Re: MFA
It's much worse than that. Microsoft's MFA is a total and complete mess. Around here, this is the situation:
If you connect to the company intranet or to company email from a company workstation on the company network, no MFA needed. Basically, if you're already inside the perimeter you're assumed to be good to go. I'm sure that there are those who can see a problem with this.
If you connect to the company intranet or to company email from a company laptop on the company network, same as above. Once again I'm sure that there are those who see a problem or two.
If you connect to the company intranet or to company email from a company laptop but not on the company network, you need to run MFA. The MFA is connected to the Microsoft Authenticator app, available for iOS and Android but not, I think, for WinPhone, gee I wonder why. If you lose the device with the MS Authenticator app, you're outta luck until you can get IT security to reconfigure the system to allow for a new app. Please note that if you download MS Authenticator onto several devices, only _one_ can be used to authenticate, so if you have two phones or a phone and a tablet, no, you _can't_ authenticate with the other one if you lost the primary. You must reauthenticate every 24 hours.
If you connect to the company intranet or to company email using a personal laptop on the company network, that laptop must be added to Active Directory and then functions as though it were a company laptop.
You can't connect to the company intranet using a personal laptop which has not been blessed by IT. You can connect to company email. You need to use MFA, and you must reauthenticate every 24 hours.
You can't connect to the company intranet using a tablet, company or personal. Connecting to the company network requires installing the MDM and being blessed by IT. On the network you don't need MFA and can connect to the company email at will. Away from the network you need to use MFA, again every 24 hours... except if the MS Authenticator is on the same device which you're trying to use to read email, in which case you NEVER HAVE TO USE MFA EVEN ONCE. Looks like a giant security hole to me.
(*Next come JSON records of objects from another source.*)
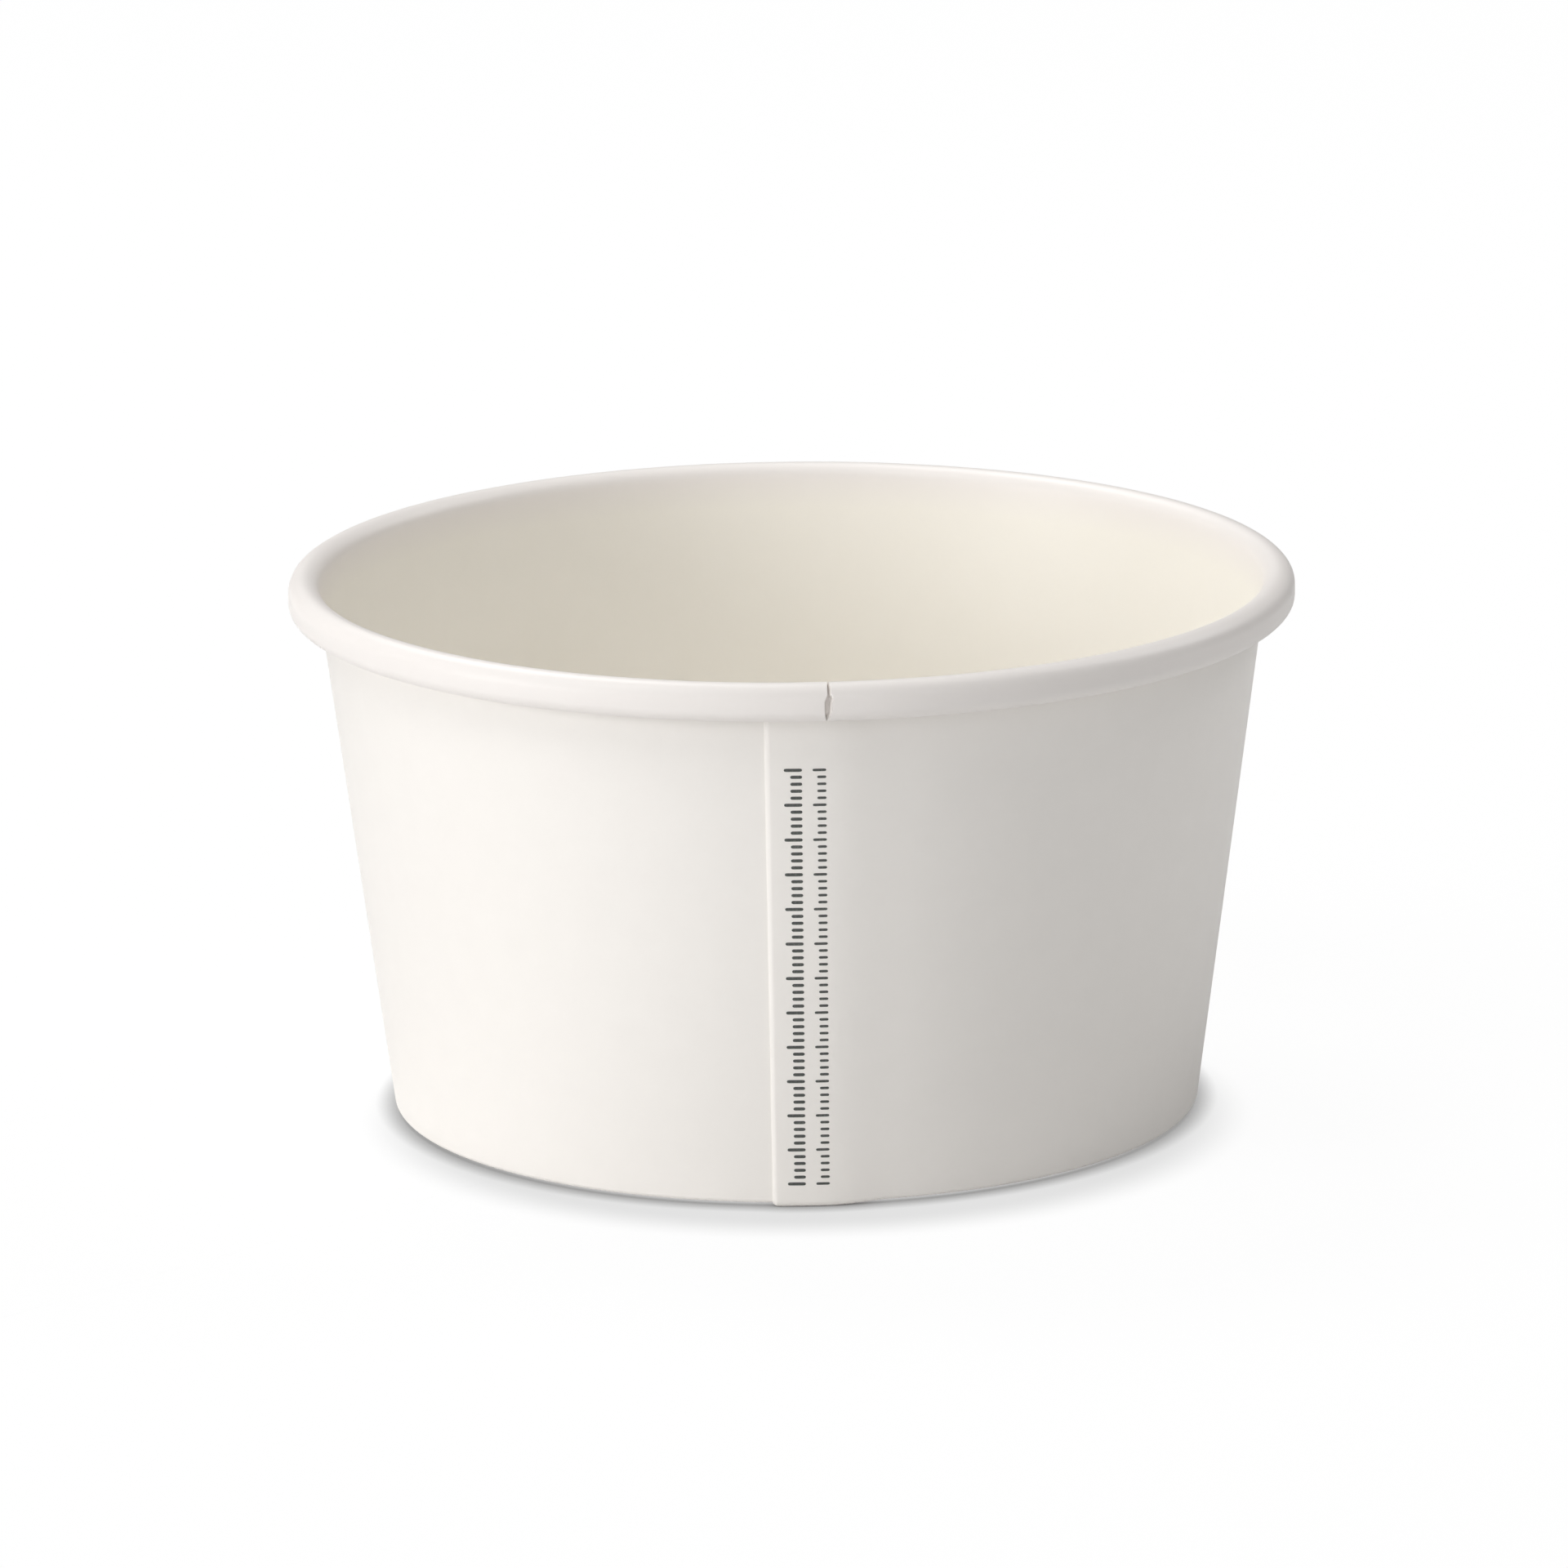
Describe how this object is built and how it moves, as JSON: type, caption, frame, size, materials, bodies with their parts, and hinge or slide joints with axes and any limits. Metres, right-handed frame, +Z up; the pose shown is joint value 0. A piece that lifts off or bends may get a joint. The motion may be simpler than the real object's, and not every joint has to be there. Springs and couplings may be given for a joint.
{
  "type": "paper soup container",
  "caption": "Round tapered takeaway soup container of white paperboard: lapped side seam, rolled rim and a recessed base disc. Open at the top.",
  "frame": {"origin": "middle of the foot's ring, on the surface that the container stands on", "axes": "+Z up along the container's axis, -Y through the front, where the side seam's cut edge stands 3.4 degrees towards -X"},
  "size_m": [0.115, 0.115, 0.0625],
  "materials": {
    "sidewall_board": "clay-coated white paperboard, satin outside and cream inside",
    "base_board": "coated cream paperboard, satin"
  },
  "bodies": {
    "root": {"sidewall": "sidewall_board", "base_disc": "base_board"}
  },
  "joints": []
}
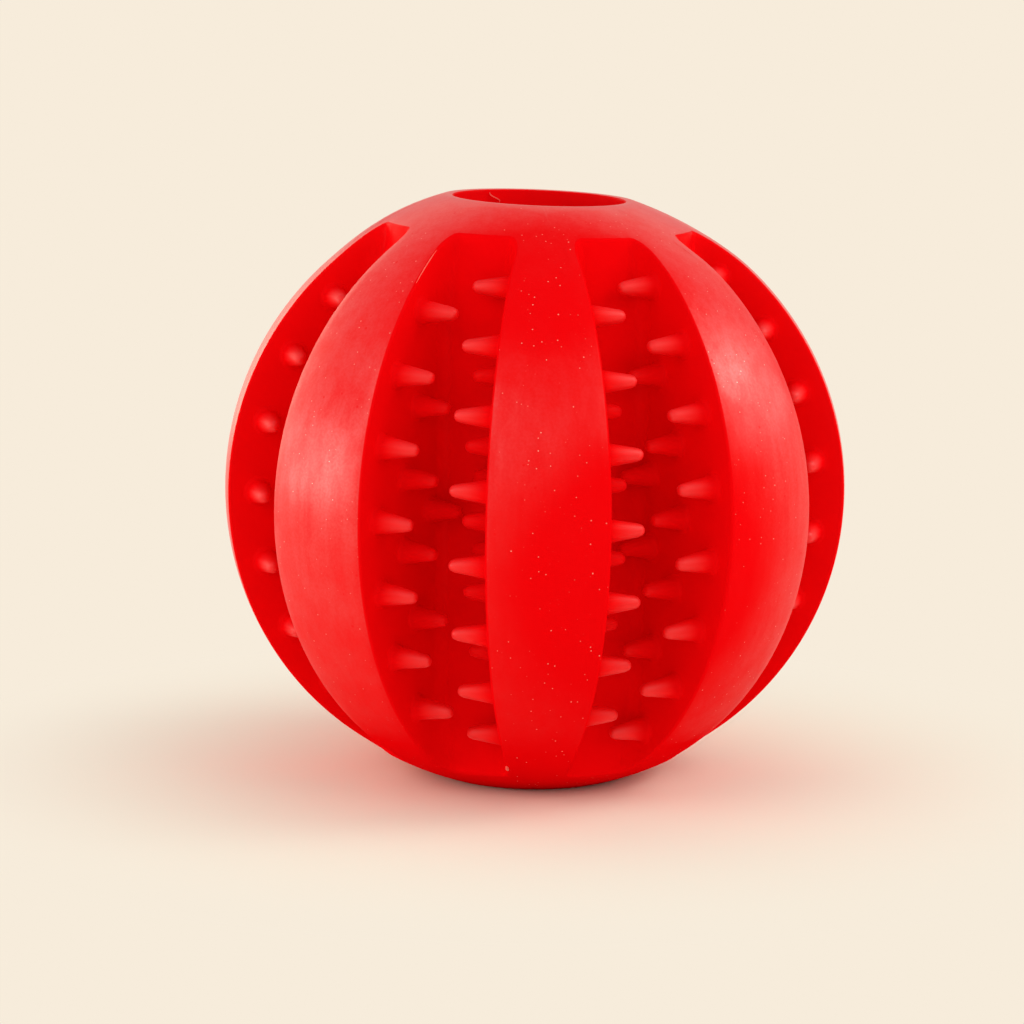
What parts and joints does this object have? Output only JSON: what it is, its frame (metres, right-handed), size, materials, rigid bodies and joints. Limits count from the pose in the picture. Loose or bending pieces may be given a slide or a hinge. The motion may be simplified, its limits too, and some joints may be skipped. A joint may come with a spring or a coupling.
{
  "type": "treat dispensing ball",
  "caption": "Ribbed red rubber treat dispensing ball with a hollow core open at both ends, deep grooves from mouth to mouth and rows of small teeth inside the grooves.",
  "frame": {"origin": "the ball's centre, midway between its two mouths", "axes": "+Z runs through both mouths. The grooves lie on the X and Y axes and midway between them, with a rib between each two."},
  "size_m": [0.0682, 0.0682, 0.0654],
  "materials": {
    "red_rubber": "satin"
  },
  "bodies": {
    "root": {"core_sleeve": "red_rubber", "top_collar": "red_rubber", "bottom_collar": "red_rubber", "rib_1": "red_rubber", "rib_2": "red_rubber", "rib_3": "red_rubber", "rib_4": "red_rubber", "rib_5": "red_rubber", "rib_6": "red_rubber", "rib_7": "red_rubber", "rib_8": "red_rubber", "rib_1_left_teeth": "red_rubber", "rib_1_right_teeth": "red_rubber", "rib_2_left_teeth": "red_rubber", "rib_2_right_teeth": "red_rubber", "rib_3_left_teeth": "red_rubber", "rib_3_right_teeth": "red_rubber", "rib_4_left_teeth": "red_rubber", "rib_4_right_teeth": "red_rubber", "rib_5_left_teeth": "red_rubber", "rib_5_right_teeth": "red_rubber", "rib_6_left_teeth": "red_rubber", "rib_6_right_teeth": "red_rubber", "rib_7_left_teeth": "red_rubber", "rib_7_right_teeth": "red_rubber", "rib_8_left_teeth": "red_rubber", "rib_8_right_teeth": "red_rubber"}
  },
  "joints": []
}
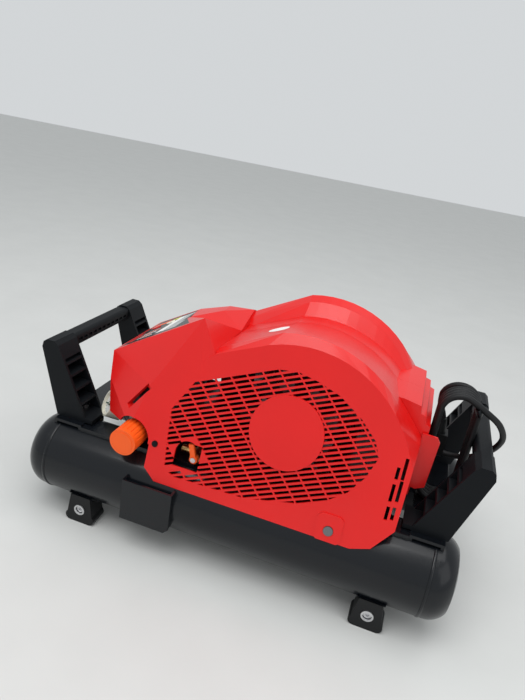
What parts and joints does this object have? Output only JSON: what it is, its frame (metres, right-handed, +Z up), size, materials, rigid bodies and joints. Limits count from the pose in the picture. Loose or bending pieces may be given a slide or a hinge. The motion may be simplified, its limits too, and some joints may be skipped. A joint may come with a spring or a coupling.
{
  "type": "portable air compressor",
  "caption": "Portable twin-tank air compressor: red plastic cover over a motor and two-stage pump, black tanks, carry handles, gauges and rubber feet.",
  "frame": {"origin": "on the ground, under the middle of the frame", "axes": "+X along the tanks towards the cord, +Y towards the rear, +Z up; the louvred front faces -Y"},
  "size_m": [0.6165, 0.332, 0.3494],
  "materials": {
    "black_paint": "satin",
    "black_plastic": "matt",
    "bare_steel": "bright",
    "black_rubber": "matt",
    "cast_alloy": "as cast",
    "red_plastic": "gloss",
    "orange_plastic": "satin",
    "brass_metal": "machined",
    "cream_plastic": "satin",
    "gauge_hand": "matt",
    "panel_face": "gloss"
  },
  "bodies": {
    "frame": {"front_tank_shell": "black_paint", "rear_tank_shell": "black_paint", "tank_ends": "black_paint", "left_crossmember": "black_paint", "right_crossmember": "black_paint", "tank_rails": "black_paint", "deck_plate": "black_paint", "tank_brackets": "black_paint", "left_handle_legs": "black_plastic", "left_grip": "black_plastic", "right_handle_legs": "black_plastic", "right_grip": "black_plastic", "handle_bolts": "bare_steel", "foot_brackets": "black_paint", "rubber_feet": "black_rubber", "foot_screws": "bare_steel", "vibration_mounts": "black_rubber", "crankcase": "cast_alloy", "crankcase_cover": "cast_alloy", "motor_stator": "cast_alloy", "shaft_bearings": "bare_steel", "low_pressure_cylinder": "cast_alloy", "high_pressure_cylinder": "cast_alloy", "pump_heads": "cast_alloy", "intercooler_pipe": "brass_metal", "intake_filter": "black_plastic", "control_box": "black_plastic", "front_cover": "red_plastic", "front_grille": "red_plastic", "rear_cover": "red_plastic", "cord_guard": "red_plastic", "cover_screws": "bare_steel", "control_panel": "panel_face", "air_manifold": "cast_alloy", "regulators": "cast_alloy", "front_gauge": "cream_plastic", "rear_gauge": "cream_plastic", "couplers": "brass_metal", "safety_valve": "brass_metal", "drain_valve": "brass_metal", "cord_gland": "black_rubber", "cord_lead": "black_rubber", "cord_hank": "black_rubber", "plug": "black_rubber"},
    "crank": {"crankshaft": "bare_steel", "motor_rotor": "bare_steel", "cooling_fan": "black_plastic"},
    "low_pressure_piston": {"low_pressure_piston": "cast_alloy"},
    "high_pressure_piston": {"high_pressure_piston": "cast_alloy"},
    "high_pressure_knob": {"high_pressure_knob": "orange_plastic"},
    "normal_pressure_knob": {"normal_pressure_knob": "black_plastic"},
    "drain_lever": {"drain_lever": "orange_plastic"},
    "front_needle": {"front_needle": "gauge_hand"},
    "rear_needle": {"rear_needle": "gauge_hand"},
    "power_button": {"power_button": "red_plastic"},
    "mode_button": {"mode_button": "cream_plastic"},
    "high_pressure_sleeve_a": {"high_pressure_sleeve_a": "bare_steel"},
    "high_pressure_sleeve_b": {"high_pressure_sleeve_b": "bare_steel"},
    "normal_pressure_sleeve_a": {"normal_pressure_sleeve_a": "bare_steel"},
    "normal_pressure_sleeve_b": {"normal_pressure_sleeve_b": "bare_steel"}
  },
  "joints": [
    {"name": "crank_spin", "type": "hinge", "parent": "frame", "child": "crank", "pos_m": [0.058, 0, 0.214], "axis": [0, -1, 0], "continuous": true},
    {"name": "low_pressure_piston_slide", "type": "slide", "parent": "frame", "child": "low_pressure_piston", "axis": [1, 0, 0], "range_m": [-0.008, 0.008]},
    {"name": "high_pressure_piston_slide", "type": "slide", "parent": "frame", "child": "high_pressure_piston", "axis": [-1, 0, 0], "range_m": [-0.008, 0.008]},
    {"name": "high_pressure_knob_turn", "type": "hinge", "parent": "frame", "child": "high_pressure_knob", "pos_m": [-0.147, -0.137, 0.154], "axis": [0, -1, 0], "range_deg": [-360, 360]},
    {"name": "normal_pressure_knob_turn", "type": "hinge", "parent": "frame", "child": "normal_pressure_knob", "pos_m": [-0.147, 0.137, 0.154], "axis": [0, 1, 0], "range_deg": [-360, 360]},
    {"name": "drain_lever_turn", "type": "hinge", "parent": "frame", "child": "drain_lever", "pos_m": [-0.056, -0.1305, 0.14667], "axis": [0, -1, 0], "range_deg": [0, 90]},
    {"name": "front_needle_turn", "type": "hinge", "parent": "frame", "child": "front_needle", "pos_m": [-0.214, -0.078, 0.156], "axis": [0.6947, 0.6039, -0.3907], "range_deg": [0, 270]},
    {"name": "rear_needle_turn", "type": "hinge", "parent": "frame", "child": "rear_needle", "pos_m": [-0.214, 0.078, 0.156], "axis": [0.6947, -0.6039, -0.3907], "range_deg": [0, 270]},
    {"name": "power_button_press", "type": "slide", "parent": "frame", "child": "power_button", "axis": [0.5419, 0, -0.8404], "range_m": [0, 0.0012], "stiffness_N_per_m": 300},
    {"name": "mode_button_press", "type": "slide", "parent": "frame", "child": "mode_button", "axis": [0.5419, 0, -0.8404], "range_m": [0, 0.0012], "stiffness_N_per_m": 300},
    {"name": "high_pressure_sleeve_a_slide", "type": "slide", "parent": "frame", "child": "high_pressure_sleeve_a", "axis": [1, 0, 0], "range_m": [0, 0.005], "stiffness_N_per_m": 800},
    {"name": "high_pressure_sleeve_b_slide", "type": "slide", "parent": "frame", "child": "high_pressure_sleeve_b", "axis": [1, 0, 0], "range_m": [0, 0.005], "stiffness_N_per_m": 800},
    {"name": "normal_pressure_sleeve_a_slide", "type": "slide", "parent": "frame", "child": "normal_pressure_sleeve_a", "axis": [1, 0, 0], "range_m": [0, 0.005], "stiffness_N_per_m": 800},
    {"name": "normal_pressure_sleeve_b_slide", "type": "slide", "parent": "frame", "child": "normal_pressure_sleeve_b", "axis": [1, 0, 0], "range_m": [0, 0.005], "stiffness_N_per_m": 800}
  ]
}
"Connecting to company email" means using OWA or a dedicated mail client such as MS Outlook, Thunderbird, or Apple Mail. Apparently Microsoft Mail need not apply. If you change the password on the mail system, all that happens on a tablet when using any client, OWA, Outlook, Tbird, Mail, anything else, is that you have to update the password there. You still never have to enter MFA if you're using a device which has the MS Authenticator installed. On a personal laptop, you must run the MFA as soon as you change the password, but then you're good for another 24 hours. On a company laptop, if you change the password while connected to the company network you're good. On a company workstation, you're good.
If I wanted to screw with the company I'd use a personal laptop which was not blessed by the company or a tablet, again not blessed. Or I'd take a company laptop out, do things to it, then bring it back and connect to the network.Or just do things from a company workstation. Because IT security makes everyone change their passwords every 60 days and mandates 'complex' passwords, people write down passwords, so it is trivial to 'borrow' someone else's login creds and use a workstation other than your own.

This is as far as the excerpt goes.